**Supplied information:**
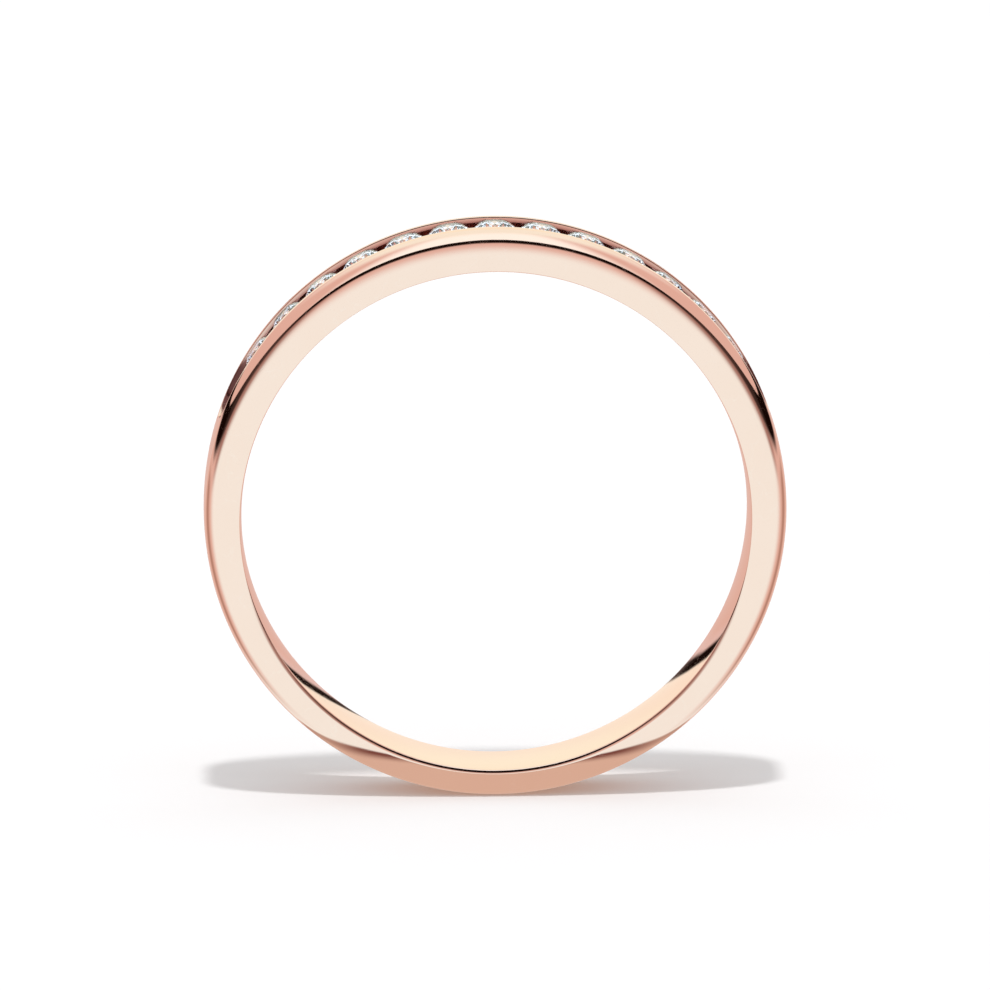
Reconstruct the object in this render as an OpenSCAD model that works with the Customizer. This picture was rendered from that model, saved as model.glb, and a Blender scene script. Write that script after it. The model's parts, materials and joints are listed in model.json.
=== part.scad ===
// Channel-set half-eternity wedding band, in millimetres.
// The origin is the centre of the finger hole, Y runs along the finger, and +Z passes through the middle stone.

/* [Finger hole] */
// Inside diameter of the band
bore_d = 17.2; // [15:0.1:21]
// Length of the straight wall in the middle of the hole
straight_wall = 1.4; // [1:0.1:1.6]
// How much the hole's radius opens from the straight wall to its edges, for comfort
comfort_rise = 0.05; // [0.02:0.01:0.1]
// Height of the small bevel round each inner edge
inner_bevel_h = 0.1; // [0.05:0.01:0.12]
// Width of that bevel along the finger
inner_bevel_w = 0.03; // [0.02:0.005:0.06]

/* [Band] */
// Metal thickness over the middle stone
top_thickness = 1.54; // [1.4:0.02:1.8]
// Metal thickness under the finger
bottom_thickness = 1.02; // [0.9:0.02:1.3]
// Width of the band over the middle stone
top_width = 2.75; // [2.6:0.05:3.2]
// Width of the band under the finger
bottom_width = 2.55; // [2.4:0.05:2.6]
// Height of the plain side above the finger hole, over the middle stone
side_height = 0.75; // [0.5:0.05:0.9]
// Width of the rounded shoulder between the side and the crown
shoulder_width = 0.44; // [0.36:0.02:0.44]

/* [Stones] */
// Number of stones in the row
stone_count = 13; // [5:2:13]
// Diameter of each stone
stone_d = 1.42; // [1.3:0.02:1.44]
// Gap between two stones at their girdles
stone_gap = 0.15; // [0.1:0.01:0.2]
// Depth of each table below the crests of the rails
table_depth = 0.03; // [0:0.01:0.1]

/* [Channel] */
// Opening between the crests of the two rails
crest_opening = 1.86; // [1.7:0.02:1.86]
// Width of the lower channel, whose walls grip the stones
channel_width = 1.34; // [1.2:0.02:1.34]
// Depth of the bright-cut ledge along each rail
ledge_depth = 0.16; // [0.1:0.01:0.18]
// Depth of the channel floor below the crests
channel_depth = 0.5; // [0.4:0.02:0.6]
// Angle over which each end of the channel climbs to the crown
run_out_turn = 11.1; // [6:0.1:12]
// Diameter of the light hole under each stone
light_hole_d = 0.7; // [0.5:0.05:0.8]

/* [Hidden] */
$fn = 96;

bore_r = bore_d / 2;
outer_r = bore_r + (top_thickness + bottom_thickness) / 2;
rise = (top_thickness - bottom_thickness) / 2;
mean_width = (top_width + bottom_width) / 2;
taper = atan((top_width - bottom_width) / (4 * outer_r));
side_r = outer_r - (top_thickness - side_height);
side_y = mean_width / 2;
crown_y = side_y - shoulder_width;
shoulder_h = outer_r - side_r;
shoulder_steps = 8;
margin = 2;
overlap = 0.3;
run_on = 1.2;
run_out_step = 0.03;
last_stone_turn = 4.8;

// Proportions of a round brilliant, as fractions of its diameter
table_ratio = 0.57;
girdle_ratio = 0.03;
star_ratio = 0.5;
lower_half_ratio = 0.23;
crown_angle = 34.5;
pavilion_angle = 40.75;
facet_turn = 45;
seat_gap = 0.01;

stone_r = stone_d / 2;
crown_h = stone_r * (1 - table_ratio) * tan(crown_angle);
girdle_h = stone_d * girdle_ratio;
girdle_r = outer_r - table_depth - crown_h;
stone_pitch = 2 * asin((stone_d + stone_gap) / (2 * girdle_r));

run_out_start = stone_pitch * (stone_count - 1) / 2 + last_stone_turn;
floor_r = outer_r - channel_depth;
floor_w = channel_width / 2;
crest_w = crest_opening / 2;

function polar(r, a, z) = [r * cos(a), r * sin(a), z];

// Height of the crown's main facet plane at a point on the half-turn line between two main facets
function crown_z(r) = (stone_r - r * cos(facet_turn / 2)) * tan(crown_angle);
function pavilion_z(r) = -girdle_h - (stone_r - r * cos(facet_turn / 2)) * tan(pavilion_angle);

table_r = stone_r * table_ratio;
star_r = table_r * cos(facet_turn / 2) + star_ratio * (stone_r - table_r * cos(facet_turn / 2));
lower_r = stone_r * lower_half_ratio;
culet_z = -girdle_h - stone_r * tan(pavilion_angle);

brilliant_points = [
    for (i = [0:7]) polar(table_r, i * facet_turn, crown_h),
    for (i = [0:7]) polar(star_r, (i + 0.5) * facet_turn, crown_z(star_r)),
    for (i = [0:15]) polar(stone_r, i * facet_turn / 2, 0),
    for (i = [0:15]) polar(stone_r, i * facet_turn / 2, -girdle_h),
    for (i = [0:7]) polar(lower_r, (i + 0.5) * facet_turn, pavilion_z(lower_r)),
    [0, 0, culet_z]
];

// Index of point i on each ring of the brilliant
function table_i(i) = i % 8;
function star_i(i) = 8 + (i + 8) % 8;
function girdle_i(i) = 16 + (i + 16) % 16;
function lower_girdle_i(i) = 32 + (i + 16) % 16;
function lower_i(i) = 48 + (i + 8) % 8;
culet_i = 56;

brilliant_faces = [
    [for (i = [7:-1:0]) table_i(i)],
    for (i = [0:7]) [table_i(i), table_i(i + 1), star_i(i)],
    for (i = [0:7]) [table_i(i), star_i(i), girdle_i(2 * i), star_i(i - 1)],
    for (i = [0:7]) [star_i(i), girdle_i(2 * i + 1), girdle_i(2 * i)],
    for (i = [0:7]) [star_i(i), girdle_i(2 * i + 2), girdle_i(2 * i + 1)],
    for (i = [0:15]) [girdle_i(i), girdle_i(i + 1), lower_girdle_i(i + 1), lower_girdle_i(i)],
    for (i = [0:7]) [lower_i(i), lower_girdle_i(2 * i), lower_girdle_i(2 * i + 1)],
    for (i = [0:7]) [lower_i(i), lower_girdle_i(2 * i + 1), lower_girdle_i(2 * i + 2)],
    for (i = [0:7]) [culet_i, lower_i(i - 1), lower_girdle_i(2 * i), lower_i(i)]
];

// Puts its children at a stone's place: +Z outwards, with the girdle's top edge at the origin
module at_stone(number) {
    turn = stone_pitch * (number - (stone_count + 1) / 2);
    translate([0, 0, rise])
        rotate([0, turn, 0])
            translate([0, 0, girdle_r])
                children();
}

// A hoop turned about Y from an outline of [radius, y] points
module hoop(outline) {
    rotate([-90, 0, 0])
        rotate_extrude()
            polygon(outline);
}

// One side of the blank: a disc with a rounded shoulder on its +Y side, leaned over by the taper.
// The shoulder's last slope runs on past the crown, so that the crown's cylinder cuts it cleanly.
module side_disc() {
    last = 90 / shoulder_steps;
    over_y = shoulder_width * sin(last);
    over_r = shoulder_h * (1 - cos(last));
    translate([0, 0, rise])
        rotate([-taper, 0, 0])
            hoop([
                [0, -margin],
                [outer_r + over_r, -margin],
                [outer_r + over_r, crown_y - over_y],
                for (i = [shoulder_steps - 1:-1:0])
                    let (a = i * last)
                        [side_r + shoulder_h * sin(a), crown_y + shoulder_width * cos(a)],
                [0, side_y]
            ]);
}

// The whole blank: the crown's cylinder between the two sides
module blank() {
    intersection() {
        translate([0, 0, rise])
            rotate([90, 0, 0])
                cylinder(h = top_width + 2 * margin, r = outer_r, center = true);
        side_disc();
        mirror([0, 1, 0]) side_disc();
    }
}

// What opens one end of the hole: a gentle cone from the straight wall to the edge, then the small bevel.
// Both slopes run on past the metal, so that the hole's wall and the side are cut cleanly.
module hole_end_cut() {
    edge_y = side_y - rise * sin(taper);
    foot_y = edge_y - inner_bevel_w;
    rotate([-taper, 0, 0])
        hoop([
            [bore_r - comfort_rise, straight_wall - foot_y],
            [bore_r + comfort_rise, foot_y],
            [bore_r + comfort_rise + inner_bevel_h * run_on, foot_y + inner_bevel_w * run_on],
            [bore_r - comfort_rise, foot_y + margin]
        ]);
}

// The stretch of channel that holds the stones, an arc about the middle of the crown
module channel_arc() {
    translate([0, 0, rise])
        rotate([90, run_out_start - 90, 0])
            rotate_extrude(angle = 2 * run_out_start)
                polygon([
                    [floor_r, -floor_w],
                    [outer_r - ledge_depth, -floor_w],
                    [outer_r - ledge_depth, -crest_w],
                    [outer_r + margin, -crest_w],
                    [outer_r + margin, crest_w],
                    [outer_r - ledge_depth, crest_w],
                    [outer_r - ledge_depth, floor_w],
                    [floor_r, floor_w]
                ]);
}

// One end of the channel, where its floor climbs to the crown. It starts inside the channel and stays
// clear of its floor and walls by a small step, and its slope runs on past the crown.
module run_out() {
    length = outer_r * sin(run_out_turn);
    start_r = floor_r + run_out_step;
    climb = outer_r * cos(run_out_turn) - start_r;
    top_r = outer_r + margin;
    translate([0, 0, rise])
        rotate([0, run_out_start, 0])
            rotate([90, 0, 0])
                linear_extrude(height = crest_opening - 2 * run_out_step, center = true)
                    polygon([
                        [-overlap, start_r],
                        [0, start_r],
                        [length * run_on, start_r + climb * run_on],
                        [length * run_on, top_r],
                        [-overlap, top_r]
                    ]);
}

// Room for one stone: its light hole, its seat, the groove for its girdle and the space over its crown
module seat() {
    hole_r = light_hole_d / 2;
    hole_end = -top_thickness - overlap;
    groove_r = stone_r + seat_gap;
    hole_z = -girdle_h - (stone_r - hole_r) * tan(pavilion_angle) - seat_gap;
    rotate_extrude()
        polygon([
            [0, hole_end],
            [hole_r, hole_end],
            [hole_r, hole_z],
            [groove_r, -girdle_h - seat_gap],
            [groove_r, seat_gap],
            [table_r + seat_gap, crown_h + seat_gap],
            [0, crown_h + seat_gap]
        ]);
}

module band() {
    color([0.92, 0.66, 0.56])
        difference() {
            blank();
            rotate([90, 0, 0])
                cylinder(h = top_width + 2 * margin, r = bore_r, center = true);
            hole_end_cut();
            mirror([0, 1, 0]) hole_end_cut();
            channel_arc();
            run_out();
            mirror([1, 0, 0]) run_out();
            for (number = [1:stone_count]) at_stone(number) seat();
        }
}

module stone(number) {
    color([0.93, 0.96, 0.98])
        at_stone(number)
            polyhedron(points = brilliant_points, faces = brilliant_faces);
}

band();
for (number = [1:stone_count])
    stone(number);
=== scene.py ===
"""Channel-set half-eternity wedding band in rose gold, standing on its edge on a pale floor."""
import json
import math

import bmesh
import bpy
from mathutils import Matrix, Vector


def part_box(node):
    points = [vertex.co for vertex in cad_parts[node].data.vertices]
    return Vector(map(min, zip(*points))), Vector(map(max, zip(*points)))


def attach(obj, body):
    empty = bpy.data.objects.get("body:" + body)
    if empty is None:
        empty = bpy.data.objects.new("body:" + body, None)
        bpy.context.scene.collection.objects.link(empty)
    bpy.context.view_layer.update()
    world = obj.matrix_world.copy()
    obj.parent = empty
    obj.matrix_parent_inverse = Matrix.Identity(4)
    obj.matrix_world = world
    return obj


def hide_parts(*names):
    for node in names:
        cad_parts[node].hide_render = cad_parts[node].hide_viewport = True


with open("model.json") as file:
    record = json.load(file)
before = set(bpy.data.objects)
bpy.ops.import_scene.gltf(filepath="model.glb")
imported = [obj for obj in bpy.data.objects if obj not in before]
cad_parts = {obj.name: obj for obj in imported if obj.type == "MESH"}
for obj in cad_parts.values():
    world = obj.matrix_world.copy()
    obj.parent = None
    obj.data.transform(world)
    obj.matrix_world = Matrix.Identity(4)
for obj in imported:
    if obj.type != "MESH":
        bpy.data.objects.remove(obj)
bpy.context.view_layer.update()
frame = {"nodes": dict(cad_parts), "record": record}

MM = 0.001
BODY = "root"

# The band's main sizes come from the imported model.
BAND_LOW, BAND_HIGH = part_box("band")
BORE_R = frame["record"]["mounts"][0]["dims"]["r_mm"] * MM
OUTER_R = (BAND_HIGH.x - BAND_LOW.x) / 2
RISE = OUTER_R + BAND_LOW.z
FLOOR_Z = BAND_LOW.z

# The band's cross-section, in metres.
MEAN_WIDTH = 2.65 * MM
TAPER_WIDTH = 0.1 * MM
COMFORT_RISE = 0.05 * MM
INNER_BEVEL_H = 0.11 * MM
INNER_BEVEL_FLATTEST = math.tan(math.radians(12))
INNER_BEVEL_STEEPEST = math.tan(math.radians(18))
INNER_BEVEL_W = INNER_BEVEL_H * (INNER_BEVEL_FLATTEST + INNER_BEVEL_STEEPEST) / 2
INNER_EDGE_R = 0.035 * MM
SHOULDER_WIDTH = 0.44 * MM
SHOULDER_POWER = 2.5
CROWN_BULGE = 0.02 * MM

# The channel and its stones.
STONE_NAMES = sorted(name for name in frame["nodes"] if name.startswith("stone_"))
STONE_R = 0.71 * MM
STONE_GAP = 0.15 * MM
TABLE_DEPTH = 0.03 * MM
CREST_W = 0.93 * MM
CREST_LIP_R = 0.03 * MM
CREST_LEAN = 0.031 * MM
WALL_W = 0.67 * MM
LEDGE_DEPTH = 0.2 * MM
LEDGE_RISE = 0.04 * MM
CHANNEL_DEPTH = 0.5 * MM
LIGHT_HOLE_R = 0.35 * MM
LIGHT_HOLE_REACH = 1.8 * MM
SEAT_GAP = 0.01 * MM
LAST_STONE_TURN = math.radians(4.8)
RUN_OUT_TURN = math.radians(11.1)
NARROWEST_TIP = 0.15

# Proportions of a round brilliant.
TABLE_RATIO = 0.57
GIRDLE_RATIO = 0.03
STAR_RATIO = 0.5
LOWER_HALF_RATIO = 0.23
CROWN_ANGLE = math.radians(34.5)
PAVILION_ANGLE = math.radians(40.75)
FACET_TURN = math.radians(45)
CROWN_H = STONE_R * (1 - TABLE_RATIO) * math.tan(CROWN_ANGLE)
GIRDLE_H = 2 * STONE_R * GIRDLE_RATIO
GIRDLE_R = OUTER_R - TABLE_DEPTH - CROWN_H
GIRDLE_SEGMENTS = 64
CUT_TOLERANCE = 1e-9
MERGE_DISTANCE = 1e-8

# The row of stones, and where the channel starts and stops climbing to the crown.
STONE_PITCH = 2 * math.asin((2 * STONE_R + STONE_GAP) / (2 * GIRDLE_R))
RUN_OUT_START = STONE_PITCH * (len(STONE_NAMES) - 1) / 2 + LAST_STONE_TURN
RUN_OUT_END = RUN_OUT_START + RUN_OUT_TURN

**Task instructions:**
Print exactly, and only, the lines beginning at the top of the listing and ending at the line with "inner_bevel_w = 0.03; // [0.02:0.005:0.06]".

**Solution for this task:**
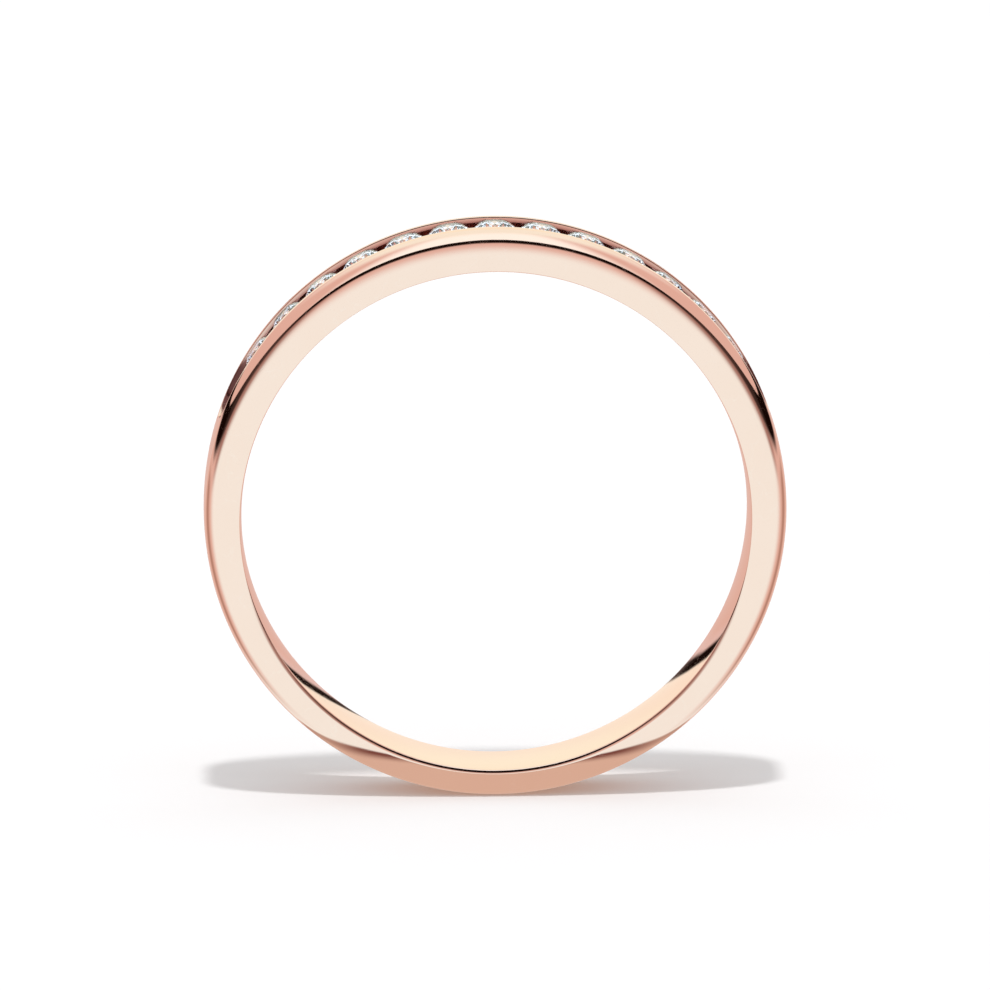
Reconstruct the object in this render as an OpenSCAD model that works with the Customizer. This picture was rendered from that model, saved as model.glb, and a Blender scene script. Write that script after it. The model's parts, materials and joints are listed in model.json.
=== part.scad ===
// Channel-set half-eternity wedding band, in millimetres.
// The origin is the centre of the finger hole, Y runs along the finger, and +Z passes through the middle stone.

/* [Finger hole] */
// Inside diameter of the band
bore_d = 17.2; // [15:0.1:21]
// Length of the straight wall in the middle of the hole
straight_wall = 1.4; // [1:0.1:1.6]
// How much the hole's radius opens from the straight wall to its edges, for comfort
comfort_rise = 0.05; // [0.02:0.01:0.1]
// Height of the small bevel round each inner edge
inner_bevel_h = 0.1; // [0.05:0.01:0.12]
// Width of that bevel along the finger
inner_bevel_w = 0.03; // [0.02:0.005:0.06]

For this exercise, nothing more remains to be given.